Concentré de toutes les peurs du peuple japonais, Godzilla est le précurseur d'un nouveau genre : le "Kaiju Eiga" ou "film de grands monstres"
GOJIRA
1954 – JAPON
Réalisé par Inoshiro Honda
Avec Akira Takarada, Takashi Shimura, Momoko Kawauchi, Akihiko Hirata, Takashi Shimura, Fujuki Murakami
THEMA DINOSAURES I SAGA GODZILLA
Ami de longue date d’Akira Kurosawa, Inoshiro Honda réalisa son premier film en 1951, mais ce n’est qu’en 1954 qu’il entra dans la légende en donnant corps à Godzilla, métaphore rugissante des horreurs d’Hiroshima qui traumatisèrent le jeune cinéaste alors qu’il était mobilisé sur le front. Mine de rien, peu de réalisateurs peuvent se vanter d’avoir créé un mythe ayant perduré à travers les décennies, ainsi qu’un genre cinématographique à part entière, le « kaiju eiga », autrement dit le film de monstres japonais. Inspiré au producteur Tomoyuki Tanaka par le succès de King Kong et par le scénario du Monstre des temps perdus, Godzilla raconte les méfaits d’un reptile préhistorique qui dormait depuis un million d’années au fond des mers avant d’être réveillé par des expériences atomiques. Le monstre gagne le Japon à la nage et sème la mort et la désolation dans Tokyo, écrasant les habitations et broyant les trains. L’armée est impuissante contre lui, car son corps semble être chargé d’électricité. Tanks, camions, bateaux, pièces d’artillerie, rien ne résiste aux assauts répétés du monstre antédiluvien. Les scientifiques perplexes se réunissent, mais la population s’affole. Alors que tout espoir semble perdu, le docteur Serizawa trouve le moyen d’éliminer le dinosaure en détruisant l’oxygène autour de lui. Il donnera sa vie pour tuer le monstre en provoquant une explosion sous-marine.

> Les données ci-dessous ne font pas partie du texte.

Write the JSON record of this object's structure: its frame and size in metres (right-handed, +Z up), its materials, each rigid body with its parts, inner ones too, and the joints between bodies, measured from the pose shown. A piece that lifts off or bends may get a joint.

Très sombre, parfois carrément mélodramatique, le film utilise le monstre comme moteur central d’une tragédie classique où se nouent des liens sentimentaux entre les jeunes protagonistes, où l’on se sacrifie, où l’on tire des leçons de morales désenchantées de la situation (« A trop vous moquer des légendes, vous allez finir en pâture » déclame un vieillard qui sent poindre à l’avance la colossale menace). L’impact de Godzilla au milieu des années 50 fut impressionnant, d’autant qu’il défrichait un terrain alors totalement vierge dans le paysage cinématographique japonais. Symbole des phobies nippones de l’époque (le péril nucléaire mais aussi les catastrophes naturelles et une certaine idée du fléau planétaire venu de l’irresponsabilité de l’Occident), le monstre possède la tête d’un tyrannosaure, le corps d’un iguanodon et les plaques dorsales d’un stégosaure, même si son aspect général évoque surtout le dragon traditionnel asiatique.
La suspension d'incrédulité
La présence de l’acteur Haruo Nakajima dans le costume reste évidente, malgré l’utilisation du ralenti destiné à lui donner un pas lourd, et malgré les magnifiques maquettes de la ville de Tokyo vouées à la destruction. Mais c’est une sorte de convention passée entre le cinéaste et ses spectateurs, une « suspension d’incrédulité » qui permet d’accepter la tangibilité de cette créature et la réalité de ses méfaits. Artisan des mémorables effets spéciaux donnant corps au monstre, Eiji Tsuburaya porte une grande partie du succès du film sur ses épaules. Dans la version américaine de Godzilla, le comédien Raymond Burr fait de la présence passive, afin que les spectateurs occidentaux puissent voir un visage familier au milieu de tous ces acteurs japonais inconnus. Le procédé, douteux, sera souvent employé par les distributeurs américains pour d’autres films fantastiques nippons. Il faudra plusieurs années pour que le public américain et européen puisse à nouveau visionner le film d’Inoshiro Honda dans sa version originale, expurgée de ces compléments facultatifs.